I remember how young he was back then. Tall, sturdy and strong, he had smooth chocolaty skin, an off kilter grin and sleepy eyes. There was an awkwardness in his demeanor. I can’t quite place what it was, something about the way his words came out, with some hesitation with some awkward spacing. Some words were rushed, others slow, held back a bit. It wasn’t just how he spoke but also what he said. The out of left field quality that startled us and led to a head jerking “where did that come from” reaction.

There were a lot of things he knew from over two decades of inner city living and quite a lot he didn’t know. Basic common sense kind of things were missing. There was the time he decided to cook dinner and put hamburger patties directly on the oven rack, like it was a grill, with no pan underneath. As they cooked and the grease dripped down bursting into flames, he set the table, sipped on a beer and sat back waiting to surprise me with dinner.

For his twenty-third birthday he decided to make himself a party. He bought paper plates and matching cups, napkins and plastic silverware. He bought a couple of cases of beer, chips and snacks and a cake in a box. I think there were even some balloons and decorations. The one thing he neglected to do was invite anyone to come. Somehow that aspect just slipped his mind.

I showed up at his basement apartment that day not really by coincidence. We lived several blocks apart and if he didn’t come over to the coop house I shared with friends, I’d go over to his place and look for him. We were coworkers and also discreetly, secretly, lovers. Even so, he hadn’t mentioned the plans for that party to me either.

When I opened the door, I found him sitting, forlorn, at the end of a table with all the party accessories laid on it, smoking a menthol cigarette. That image stays with me like a photograph viewed in an emotionally evocative exhibit in a small gallery. It fills me with sadness and longing.

It was long before we had cell phones to connect us but I did manage to communicate with some folks and wrangle a few friends over. That was the day Carl gave his never to be forgotten speech. Carl was dark skinned and sometimes wore a brooding expression. Thin and wiry he moved in swift jerky motions. He had studied poetry and theater and had a dramatic presence, speaking loudly or softly with maximum emotional intensity no matter the subject or location.

After we made our way through a good portion of the beer, Carl pulled a chair up right in front of the birthday guy directing himself to him with much flair. He spoke for a good while in whispers and shouts, in rhythmic musical tones, in echoing loud clashes of words and more gentle whispering. His face was animated, his hands moving freely, his white teeth flashing in smiles and grins from his ebony face. He was a verbal artist, a performance artist long before such shows were common.

We all listened intently. The only line I really remember, the one repeated every few sentences, was “Everyone is a star in their own life!” It was Carl’s deeply felt belief that everyone is a star.
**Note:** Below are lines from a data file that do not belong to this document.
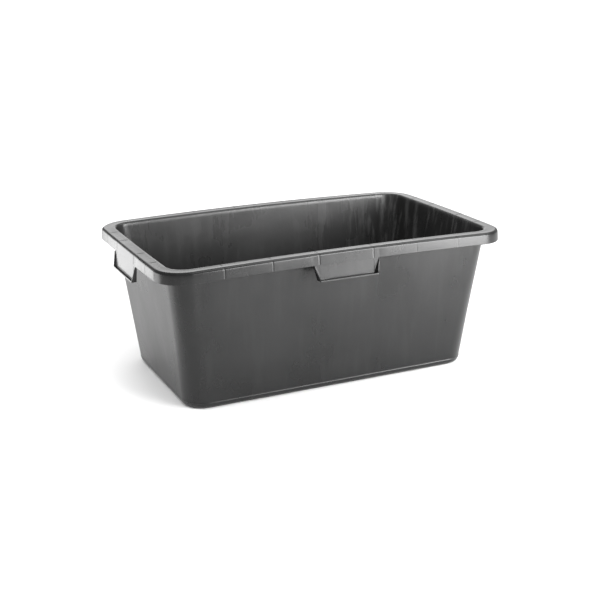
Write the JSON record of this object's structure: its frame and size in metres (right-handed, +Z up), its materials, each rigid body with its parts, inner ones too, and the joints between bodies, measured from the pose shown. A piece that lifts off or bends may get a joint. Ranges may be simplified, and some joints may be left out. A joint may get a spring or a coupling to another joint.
{
  "type": "mortar mixing tub",
  "caption": "Open rectangular mixing tub with drafted walls, rounded corners, a flat rim with a turned-down ribbed skirt, and a lipped finger grip in the middle of each side.",
  "frame": {"origin": "on the ground, under the middle of the tub", "axes": "+X along the long side, +Y towards the rear long side, +Z up out of the mouth"},
  "size_m": [0.801, 0.515, 0.312],
  "materials": {
    "tub_plastic": "satin"
  },
  "bodies": {
    "root": {"floor_panel": "tub_plastic", "front_wall": "tub_plastic", "right_wall": "tub_plastic", "rear_wall": "tub_plastic", "left_wall": "tub_plastic", "front_left_corner": "tub_plastic", "front_right_corner": "tub_plastic", "rear_right_corner": "tub_plastic", "rear_left_corner": "tub_plastic", "front_rim": "tub_plastic", "right_rim": "tub_plastic", "rear_rim": "tub_plastic", "left_rim": "tub_plastic", "front_left_rim_corner": "tub_plastic", "front_right_rim_corner": "tub_plastic", "rear_right_rim_corner": "tub_plastic", "rear_left_rim_corner": "tub_plastic", "front_rim_ribs": "tub_plastic", "right_rim_ribs": "tub_plastic", "rear_rim_ribs": "tub_plastic", "left_rim_ribs": "tub_plastic", "front_grip": "tub_plastic", "front_grip_lip": "tub_plastic", "right_grip": "tub_plastic", "right_grip_lip": "tub_plastic", "rear_grip": "tub_plastic", "rear_grip_lip": "tub_plastic", "left_grip": "tub_plastic", "left_grip_lip": "tub_plastic"}
  },
  "joints": []
}
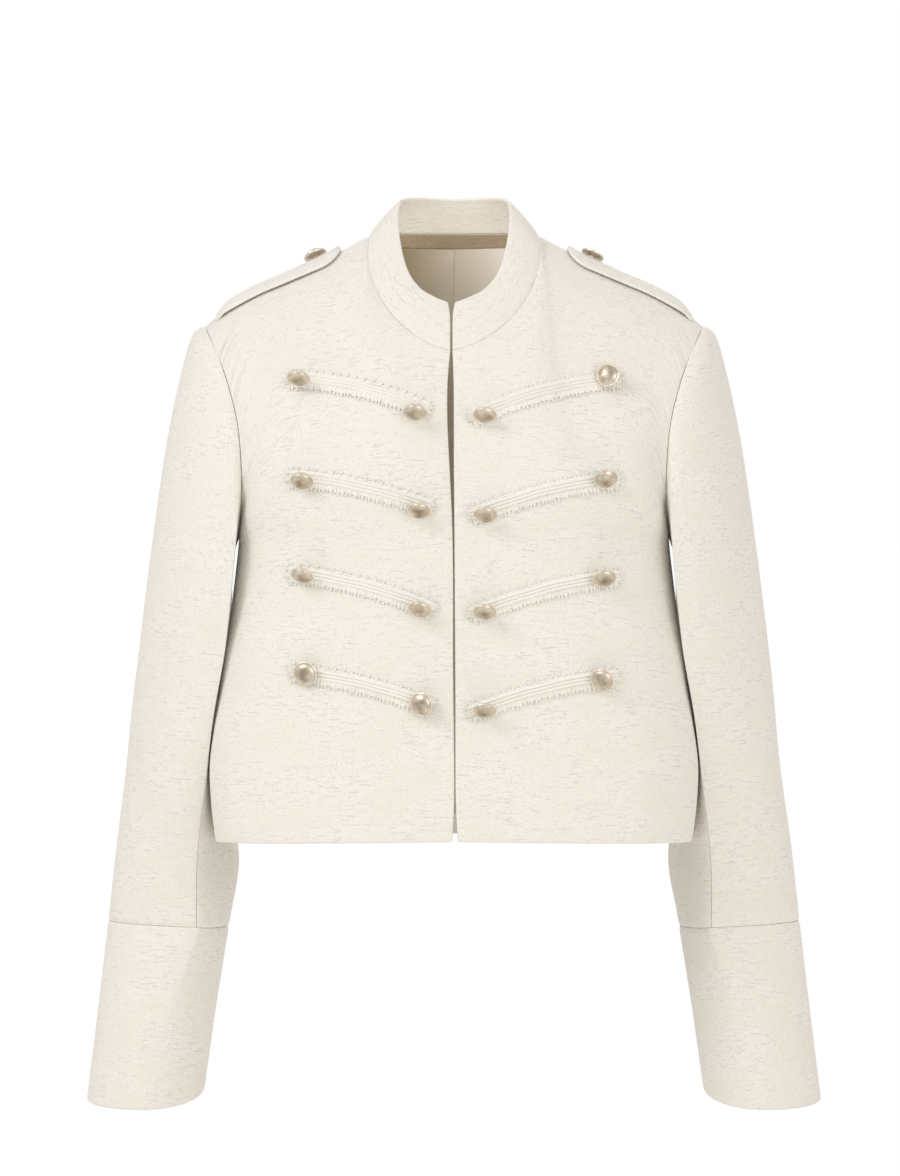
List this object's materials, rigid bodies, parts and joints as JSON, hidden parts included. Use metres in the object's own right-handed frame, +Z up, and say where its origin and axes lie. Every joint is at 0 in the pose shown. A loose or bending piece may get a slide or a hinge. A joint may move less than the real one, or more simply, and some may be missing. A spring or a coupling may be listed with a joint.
{
  "type": "tweed jacket",
  "caption": "Short hollow tweed jacket with a stand collar, edge-to-edge fronts, frayed braid trims, shoulder straps, shank buttons and deep cuffs, shown as worn.",
  "frame": {"origin": "middle of the neck base, where the wearer's neck and shoulders hold the jacket", "axes": "+Z up, the front faces -Y, +X is the wearer's left"},
  "size_m": [0.6006, 0.2652, 0.7381],
  "materials": {
    "tweed": "woven",
    "braid": "frayed",
    "lining": "satin",
    "button_metal": "satin"
  },
  "bodies": {
    "root": {"front_right": "tweed", "front_left": "tweed", "back": "tweed", "collar": "tweed", "back_neck_facing": "tweed", "top_sleeve_right": "tweed", "top_sleeve_left": "tweed", "under_sleeve_right": "tweed", "under_sleeve_left": "tweed", "cuff_right": "tweed", "cuff_left": "tweed", "strap_right": "tweed", "strap_left": "tweed", "back_lining": "lining", "trim_right_1": "braid", "trim_right_2": "braid", "trim_right_3": "braid", "trim_right_4": "braid", "trim_left_1": "braid", "trim_left_2": "braid", "trim_left_3": "braid", "trim_left_4": "braid", "button_right_1_outer": "button_metal", "button_right_1_inner": "button_metal", "button_right_2_outer": "button_metal", "button_right_2_inner": "button_metal", "button_right_3_outer": "button_metal", "button_right_3_inner": "button_metal", "button_right_4_outer": "button_metal", "button_right_4_inner": "button_metal", "button_left_1_outer": "button_metal", "button_left_1_inner": "button_metal", "button_left_2_outer": "button_metal", "button_left_2_inner": "button_metal", "button_left_3_outer": "button_metal", "button_left_3_inner": "button_metal", "button_left_4_outer": "button_metal", "button_left_4_inner": "button_metal", "button_strap_right": "button_metal", "button_strap_left": "button_metal"}
  },
  "joints": []
}
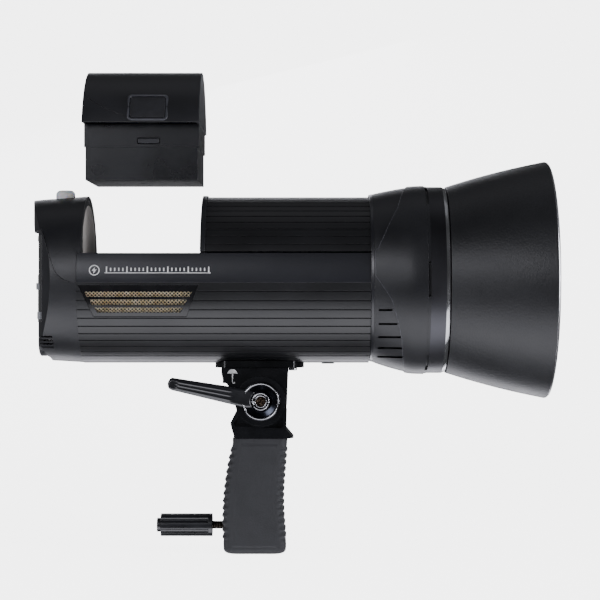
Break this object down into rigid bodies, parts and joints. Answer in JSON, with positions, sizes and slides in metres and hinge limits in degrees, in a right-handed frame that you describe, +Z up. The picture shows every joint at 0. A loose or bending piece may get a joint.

He was determined to make sure each one of us there that day was convinced that every life is a story worth telling and every person, no matter how ordinary, small or plain, stars like sparkling glitter in their own heroic legend.

Carl above all radiated the qualities of a star as he lavished his attention and focus on this young man at his self-made birthday party, shining out to him like a beacon over a dark sea from a distant light house. My man stayed quiet through Carl’s speech. He nodded. smiled with closed lips and nodded some more. They both smoked cigarettes, passed a joint back and forth and sipped their beers.

The idea that everyone is a star in their own life became like a mantra that stayed with us long after that day. It forced us to consider that the people drawing our attention, those upon whom praise came in buckets, those who are honored with awards, prizes and degrees, were merely playing out the roles prescribed in their lives. Roles that are no more important than those that have no words to speak, those that stay silent like the lone fellow curled up asleep in a doorway late at night, the woman rearranging her belongings in plastic bags in the bathroom of the library, the person who never responds when someone asks who will go next or the girl who slips away from the team tryouts before anyone notices she is there. They too are starring in their own lives, stars in their own light. Carl left us questioning forever who matters to us and why.

That night when the party was over, I helped the birthday guy clean up and we went back to my room. My room was in an attic with the bed on the floor next to an awning window. Curled up together, we looked out at the night sky, seeing the vast universe of stars in a whole new way.